Why Teams Don’t Work: The 5 Reasons Teams Fail

Collaboration is often presented as the ultimate mechanism for achieving complex goals, yet many groups of talented individuals struggle to operate cohesively. A successful team is more than just a collection of skilled people; it is a dynamic system built on shared understanding, clear direction, and mutual support. When these elements are missing, the team’s collective output stalls or collapses. Understanding the specific failure points in team dynamics allows leaders and members to address the deeper issues preventing high performance. Failure is typically not a matter of talent, but a breakdown in the core systems of team operation.

The Foundation of Failure: Lack of Trust and Psychological Safety

The foundation of any functional team is vulnerability-based trust, where members feel comfortable being completely open with one another. This trust is a deep assurance that colleagues’ intentions are good, allowing members to admit weaknesses, ask for help, and own up to mistakes without fear. When this foundation is absent, team members engage in protective behaviors, such as concealing errors or hesitating to admit they are overwhelmed. This fear stifles the free exchange of ideas necessary for complex problem-solving.
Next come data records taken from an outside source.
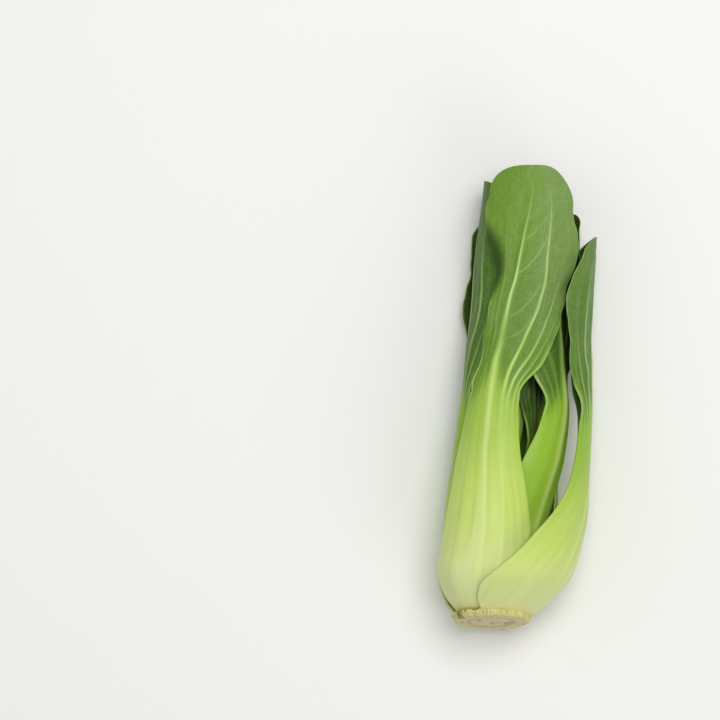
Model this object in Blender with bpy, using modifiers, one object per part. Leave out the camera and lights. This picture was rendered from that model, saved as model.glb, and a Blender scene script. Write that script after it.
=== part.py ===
"""A head of bok choy, cut from its root and lying on its side.

Shapes are worked out in millimetres, and the meshes are made in metres. The head's axis runs along +Y from
the cut to the leaf tips, +Z is up, and the head rests on the plane z = 0.

Each leaf is a thick skin that follows its own shell round the head's axis. The oldest leaf has the widest
shell and each younger leaf the next one inwards, so the leaves overlap round the head without touching.
The whole head is pressed flatter than round, most of all in its leafy half, and flat where it lies.

Two numbers place a point on a leaf: its height above the cut, along the head's axis, and across, from -1 at
one edge of the leaf to 1 at the other.
"""

import math
from dataclasses import dataclass

import bmesh
import bpy
import numpy as np
from mathutils import Vector

METRES = 0.001

# The head. Smooth lines here and below are lists of (height above the cut, value), in millimetres.
SHELL_RADIUS = [(0, 15.2), (3, 16.9), (6, 20.4), (9, 24.6), (14, 28.9), (22, 31.6), (42, 31.6), (70, 29.4),
                (95, 27.6), (125, 27.6), (155, 28.4), (195, 28.2)]
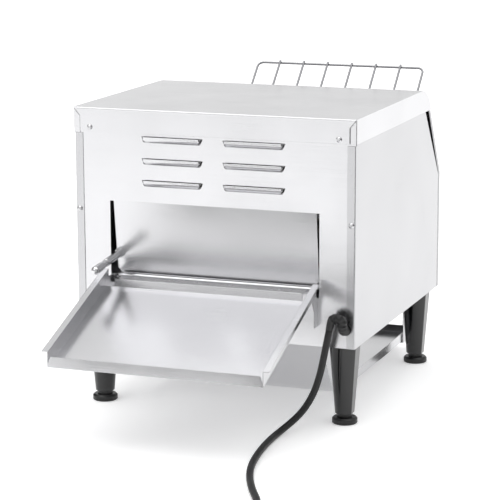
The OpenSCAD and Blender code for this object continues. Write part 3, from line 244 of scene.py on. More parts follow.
def spread(noise: bpy.types.Node, low: float, high: float) -> dict:
    """Fills a range node that spreads a noise's middle, where nearly all of it lies.

    Args:
        noise: The noise.
        low: Result at the middle's low end.
        high: Result at the middle's high end.

    Returns:
        The node's inputs.
    """
    return {"Value": noise, "From Min": 0.3, "From Max": 0.7, "To Min": low, "To Max": high}


# ---------------------------------------------------------------- finishes


def even(size: float) -> Triple:
    """Makes the size of marks that run in no direction."""
    return (size, size, size)


class Look(Protocol):
    """What every kind of finish can do."""

    def make(self, name: str) -> bpy.types.Material:
        """Makes the material under the given name."""


@dataclass(frozen=True)
class Metal:
    """Bare metal with fine marks, soft smudges and rounded edges.

    Attributes:
        colour: Screen colour of its reflections.
        roughness: Lowest and highest roughness.
        grain: Size of its marks along x, y and z, in millimetres.
        depth: Depth of the marks.
        edge: Radius of its edges.
        side_grain: Size of the marks on faces that look sideways, where it differs.
        strength: How much of the marks' depth shows.
        smudge: Size of the smudges that hands and cloths leave.
        smudge_blur: How much the smudges change the roughness, lowest and highest.
        smudge_shade: What is left of the light in a smudge.
        smudge_cover: How much of that shade shows.
    """

    colour: str
    roughness: Pair
    grain: Triple
    depth: float = 0.02
    edge: float = 0.6
    side_grain: Optional[Triple] = None
    strength: float = 0.3
    smudge: float = 111.1
    smudge_blur: Pair = (-0.02, 0.04)
    smudge_shade: float = 0.93
    smudge_cover: float = 0.25

    def make(self, name: str) -> bpy.types.Material:
        """Makes the material.

        Args:
            name: The material's name.

        Returns:
            The material.
        """
        tree = ShaderTree(name)
        grain = tree.noise(self.grain, detail=3.0)
        if self.side_grain:
            normal = tree.add("NewGeometry").outputs["True Normal"]
            across = tree.add("SeparateXYZ", {0: normal})
            sideways = tree.add("Math", {0: across}, operation="ABSOLUTE")
            side_grain = tree.noise(self.side_grain, detail=3.0)
            grain = tree.add("Mix", {0: sideways, 2: grain, 3: side_grain})
        smudges = tree.noise(even(self.smudge), detail=3.0)
        blur = tree.add("MapRange", spread(smudges, *self.smudge_blur))
        rough = tree.add("MapRange", spread(grain, *self.roughness))
        cover = tree.add("MapRange", spread(smudges, 0.0, self.smudge_cover))
        colour = tree.add("Mix", {0: cover, 6: linear(self.colour),
                                  7: linear(self.colour, self.smudge_shade)}, data_type="RGBA")
        return tree.principled(
            Base_Color=colour.outputs[2], Metallic=1.0,
            Roughness=tree.add("Math", {0: rough, 1: blur}, operation="ADD"),
            Normal=tree.relief(grain, self.depth, self.strength, self.edge))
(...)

The absence of trust directly leads to a lack of psychological safety—the shared belief that the team is a safe place for interpersonal risk-taking. Without this safety, individuals choose silence over candor, leading to mistakes being covered up and difficult questions remaining unasked. Interactions become guarded and political, and members focus more on managing their personal image than on collective results. Research, such as Google’s Project Aristotle, identified psychological safety as the primary predictor of team effectiveness. Without the security to be imperfect, a team cannot learn, adapt, or innovate effectively.

Structural Defects: Missing Clarity and Defined Roles

Even with trust, a team can fail if its operating structure is poorly defined, leading to confusion about its purpose and individual responsibilities. Clarity begins with a unifying, understandable mission that articulates the team’s contribution to the larger organization. Ambiguous goals or a constantly shifting mandate cause mission drift, fragmenting the team’s focus. Team members cannot commit to a plan they do not fully comprehend or one that frequently changes.

A lack of clarity concerning who does what is a common structural defect that results in duplicated efforts, bottlenecks, or tasks falling into a void. To avoid role confusion, high-performing teams often utilize concrete frameworks, such as the RACI matrix, to assign specific accountability for every major task. The RACI model explicitly defines four roles for each activity:

Responsible (the doer)
Accountable (the one to approve and own the quality)
Consulted (those who provide input)
Informed (those who receive updates)

Without this explicit definition, team members rely on assumptions, which leads to friction and missed deadlines.

The Breakdown of Execution: Conflict Avoidance and Accountability Gaps

A team may possess trust and a clear structure, yet still fail to execute if it avoids productive conflict. The fear of conflict often stems from a low trust environment, where disagreement is perceived as a personal attack rather than a healthy debate about ideas. Teams that value artificial harmony over honest discourse suppress dissenting opinions, leading to superficial agreement and the adoption of suboptimal strategies. This avoidance ensures that bad ideas go unchallenged and important issues are discussed privately rather than resolved openly.

The failure to engage in productive, task-based conflict undermines the ability of team members to hold one another to high standards, creating accountability gaps. Accountability here is peer-to-peer: the willingness of one member to call out the subpar performance or counterproductive behavior of another. When teams avoid these uncomfortable conversations, low standards become normalized. This dynamic leads to high-performing individuals becoming resentful of carrying the slack, causing the entire team’s performance to spiral downward toward the lowest common denominator.

Organizational Undermining: Misaligned Incentives and Resources

Teams also fail due to external factors where the broader organization actively—though perhaps unintentionally—undermines internal efforts. This often begins with a lack of necessary resources, such as insufficient budget, outdated tools, or inadequate time allocated for complex work. Teams are frequently tasked with ambitious goals but are not provided the organizational support required to achieve them. Conflicting organizational priorities also pull the team in multiple directions, creating internal tension and making it impossible to focus efforts on a single objective.

Organizational undermining also occurs through incentive systems that reward individual performance over collective team success. When promotions, bonuses, or raises are based solely on personal metrics, team members are pitted against one another, encouraging a competitive mindset that breaks down collaboration. For example, a sales team compensated only on individual revenue targets will likely hoard leads rather than sharing them for the group’s benefit. This misalignment sends a clear message that personal gain is valued above the team’s overall achievement.